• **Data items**
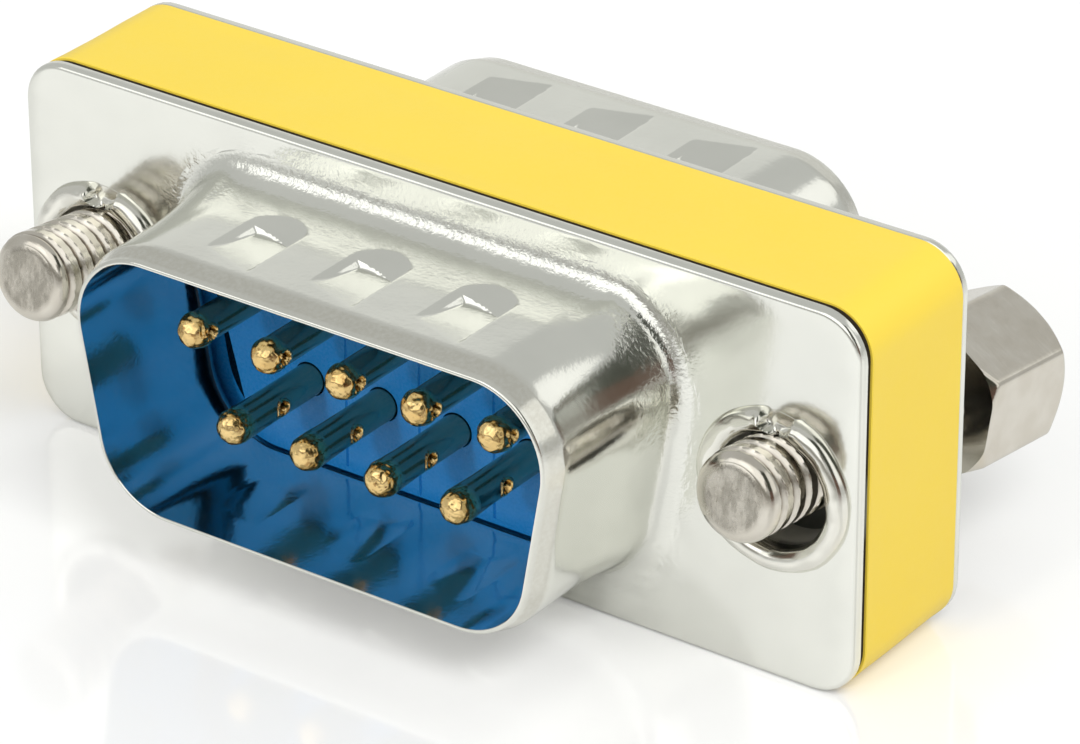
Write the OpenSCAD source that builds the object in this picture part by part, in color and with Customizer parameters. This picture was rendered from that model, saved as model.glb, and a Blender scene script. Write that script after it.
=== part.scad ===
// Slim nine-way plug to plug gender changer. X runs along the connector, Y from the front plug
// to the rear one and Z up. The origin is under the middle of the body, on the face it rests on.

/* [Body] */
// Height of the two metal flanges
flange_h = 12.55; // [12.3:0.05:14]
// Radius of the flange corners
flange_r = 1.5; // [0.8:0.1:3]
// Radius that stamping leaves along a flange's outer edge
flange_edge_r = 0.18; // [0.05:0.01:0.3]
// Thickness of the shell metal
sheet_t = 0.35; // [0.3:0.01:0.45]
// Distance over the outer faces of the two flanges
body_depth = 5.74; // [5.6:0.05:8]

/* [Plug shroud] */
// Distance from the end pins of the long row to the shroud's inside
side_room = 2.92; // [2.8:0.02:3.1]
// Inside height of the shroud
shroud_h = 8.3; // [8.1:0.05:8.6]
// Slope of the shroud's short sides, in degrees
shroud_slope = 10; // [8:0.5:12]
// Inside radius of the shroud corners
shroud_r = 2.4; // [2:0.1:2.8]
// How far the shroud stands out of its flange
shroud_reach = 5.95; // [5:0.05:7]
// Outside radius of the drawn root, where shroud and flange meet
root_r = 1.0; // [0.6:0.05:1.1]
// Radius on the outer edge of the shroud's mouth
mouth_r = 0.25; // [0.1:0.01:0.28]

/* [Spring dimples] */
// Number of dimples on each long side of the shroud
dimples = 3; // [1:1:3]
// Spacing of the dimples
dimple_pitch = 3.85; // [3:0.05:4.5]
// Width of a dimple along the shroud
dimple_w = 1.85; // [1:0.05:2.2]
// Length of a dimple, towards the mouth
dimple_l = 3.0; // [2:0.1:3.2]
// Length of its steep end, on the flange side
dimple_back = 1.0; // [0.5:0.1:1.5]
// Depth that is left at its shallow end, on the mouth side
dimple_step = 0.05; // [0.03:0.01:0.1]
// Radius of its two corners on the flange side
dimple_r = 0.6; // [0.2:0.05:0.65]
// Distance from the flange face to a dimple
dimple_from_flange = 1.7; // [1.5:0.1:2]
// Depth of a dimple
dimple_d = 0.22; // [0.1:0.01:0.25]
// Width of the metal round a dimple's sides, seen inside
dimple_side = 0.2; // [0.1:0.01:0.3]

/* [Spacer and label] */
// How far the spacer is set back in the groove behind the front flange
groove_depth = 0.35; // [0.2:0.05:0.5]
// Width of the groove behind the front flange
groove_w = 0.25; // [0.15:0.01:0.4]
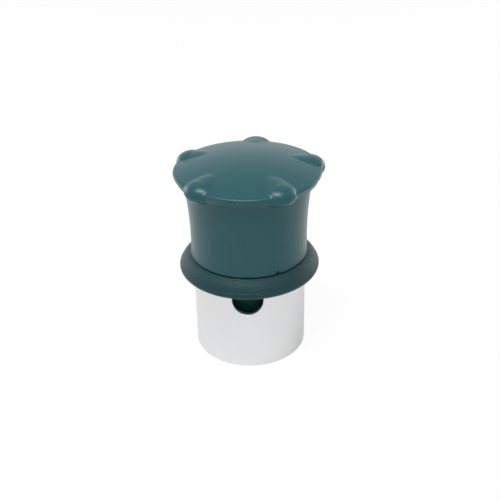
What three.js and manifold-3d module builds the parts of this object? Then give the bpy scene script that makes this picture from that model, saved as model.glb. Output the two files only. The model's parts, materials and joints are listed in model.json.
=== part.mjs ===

• **Problem requirements**
Check the data for the word "script" and pull out the lines that have it.

• **Solution to the problem**
Write the OpenSCAD source that builds the object in this picture part by part, in color and with Customizer parameters. This picture was rendered from that model, saved as model.glb, and a Blender scene script. Write that script after it.
What three.js and manifold-3d module builds the parts of this object? Then give the bpy scene script that makes this picture from that model, saved as model.glb. Output the two files only. The model's parts, materials and joints are listed in model.json.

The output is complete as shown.